The Aquarium-Museum: a tool for observing and learning, to become acquainted with or dig more deeply into the Life Sciences.

Intended for the scholastic community: kindergarten, primary, secondary, and university.

Starting in kindergarten children discover the important diversity of life and recognise its main characteristics. In primary school the students become aware of the unity, of the diversity, of the classification of the living world as well as the complexity of the Environment. Once in secondary school, the young people must integrate the more complex notions in the large range of the Natural Sciences. In University and other Higher Education institutes, students are guided toward a profession: the detailed analysis of the collections in the Aquarium-Museum is very helpful.

The Aquarium...

With its 46 tanks recreating the different aquatic environments, the Aquarium is a precious teaching tool to understand and learn about the sea, the oceans, the lakes and rivers from around the world.

The observation of live animals living in recreated environments represents a unique opportunity to examine, study, think… in detail about how they swim, eat, breath, behave with others, camouflage themselves, reproduce… In a few words: to tackle the Biology of aquatic animals, both from seawater and fresh water.

Finally, larger or more precise notions can be examined: the classification of the animal kingdom, the complexity of environments, the actions and impact of Man on ecosystems, food chains, the cycle and quality of water…

The Museum...

With close to 20000 specimens conserved, naturalised, as skeletons… representing the biodiversity of the global fauna, the collections of the Zoology Museum are a unique educational partner. The species are presented according to classical Systematics, that is the traditional classifications, inherited from Carl von Linnaeus and Charles Darwin.
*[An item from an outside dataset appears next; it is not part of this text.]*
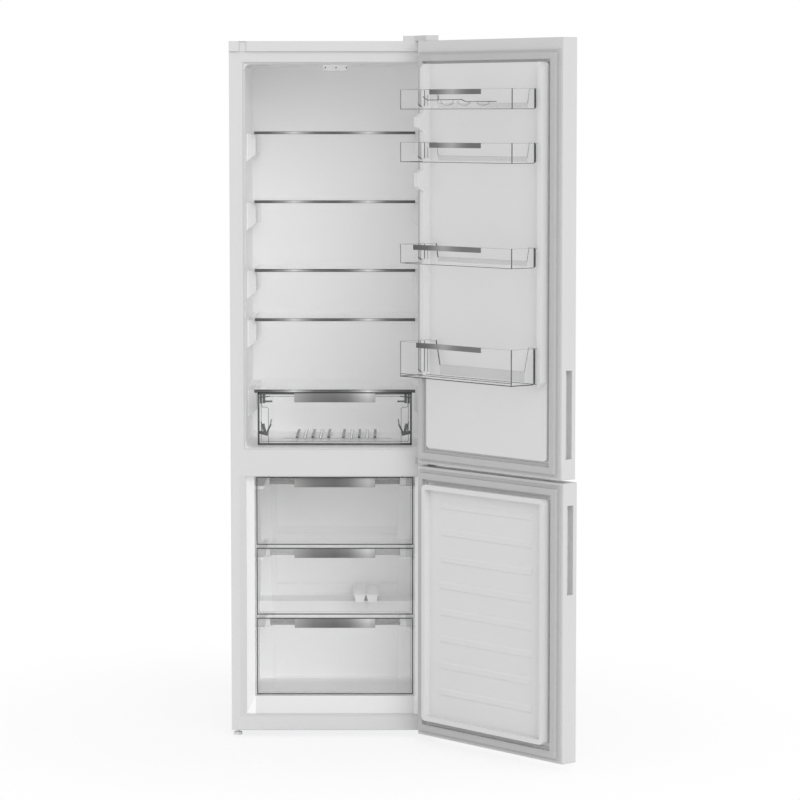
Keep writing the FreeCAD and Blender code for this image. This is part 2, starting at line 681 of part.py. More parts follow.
def shelfTrim(name, top, frontFace, half):
    """The profile slid over the glass's front edge."""
    deep = frontFace + d.trimDepth
    slot = frontFace + d.trimWeb
    glassTop = top - d.trimLip
    glassLow = glassTop - d.glassThickness
    outline = [(frontFace + 2, top), (deep, top), (deep, glassTop), (slot, glassTop), (slot, glassLow),
               (deep, glassLow), (deep, top - d.trimHeight), (frontFace + 2, top - d.trimHeight),
               (frontFace, top - d.trimHeight + 2), (frontFace, top - 2)]
    stand(name, prism("YZ_Plane", [outline], -half, half))


def shelves():
    glassHalf = shelfHalf + d.glassOverhang
    for number, top in enumerate(shelfTops, start=1):
        shelfGlass(f"shelf_glass_{number}", top, d.shelfFront, glassHalf)
        shelfTrim(f"shelf_trim_{number}", top, d.shelfFront, shelfHalf)
    shelfGlass("crisper_glass", coverTop, d.coverFront, glassHalf)
    shelfTrim("crisper_trim", coverTop, d.coverFront, shelfHalf)


def crisperDrawer():
    """A clear drawer: its sides step in low down, and its floor has two groups of ribs."""
    wall = d.crisperWall
    wide, slim = crisperRimHalf, crisperFootHalf
    step, rimTop = crisperTop - d.crisperStepDrop, crisperTop - d.crisperRimDrop
    face = d.crisperFront + 3
    low = fridgeFloor + d.runGap
    panel = framedFront(crisperHalf, d.crisperFront, face, (crisperBottom, crisperTop),
                        d.crisperCorner, d.crisperFrame)
    tub = fuse(block((-slim, slim), (face, crisperBack), (low, step)),
               block((-wide, wide), (face, crisperBack), (step, rimTop)))
    inner = (face, crisperBack - wall)
    hollow = fuse(block((-slim + wall, slim - wall), inner, (low + wall, crisperTop)),
                  block((-wide + wall, wide - wall), inner, (step + wall, crisperTop)))
    fins = [fin(side, face, low) for side in (-1, 1)]
    ribs = []
    for side in (-1, 1):
        for number in range(5):
            x = side * (d.crisperRibFirst + number * d.crisperRibPitch)
            ribs.append(block((x - d.crisperRibWidth / 2, x + d.crisperRibWidth / 2),
                              (d.crisperRibFront, crisperBack - d.crisperRibGap),
                              (low + wall, low + wall + d.crisperRibHeight)))
    grip = gripChannel(crisperTop, face, crisperHalf - d.crisperGripInset)
    stand("crisper_drawer", fuse(cut(tub, hollow), panel, grip, *fins, *ribs))


def framedFront(half, near, face, span, corner, frame):
    """A clear front panel with a raised frame round its back."""
    low, high = span
    plate = rounded(block((-half, half), (near, face + d.frameDepth), (low, high)), corner, Y)
    window = block((-half + frame, half - frame), (face, face + d.frameDepth + 1),
                   (low + frame, high - frame))
    return cut(plate, window)


def fin(side, face, low):
    """The two-pronged stop moulded between the crisper's side and its front."""
    slim, reach = crisperFootHalf, d.crisperStepReach
    outline = [(0, 20), (reach + 1, 30), (reach + 1, 44), (reach - 2, 44), (reach - 5, 60), (reach - 8, 42),
               (6, 40), (2, 58), (0, 58)]
    corners = [(side * (slim + x), low + z) for x, z in outline]
    return prism("XZ_Plane", [corners], face, face + 6)


def gripChannel(top, face, half):
    """The finger channel behind a drawer's front: a top lip that turns down."""
    wall = d.drawerWall
    return prism("YZ_Plane", [[(face - 1, top - wall), (face - 1, top), (face + d.gripReach, top),
                               (face + d.gripReach, top - d.gripDrop),
                               (face + d.gripReach - wall, top - d.gripDrop),
                               (face + d.gripReach - wall, top - wall)]], -half, half)


# ---- inside the freezer compartment ----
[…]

This presentation doesn’t take much into consideration the phylogenesis, that is to say the history of the evolution of one species or a group of related species.

This presentations allows for a global approach to the diversity of the species, to the binomial nomenclature (two Latin names to designate a species, the genus name followed by a species qualifier: Felis catus, the domestic cat), to taxonomy based on several common characteristics, to the hierarchical classification in groups of organisms more and more numerous (species, genus, family, order, class, branch, kingdom)…

Finally, the Museum specimens allow the observation of the external characteristics of animals, to understand their anatomy, to analyse their adaptations to life on earth, in the air, in the water… More than an initiation to animal life, a true acquiring of knowledge.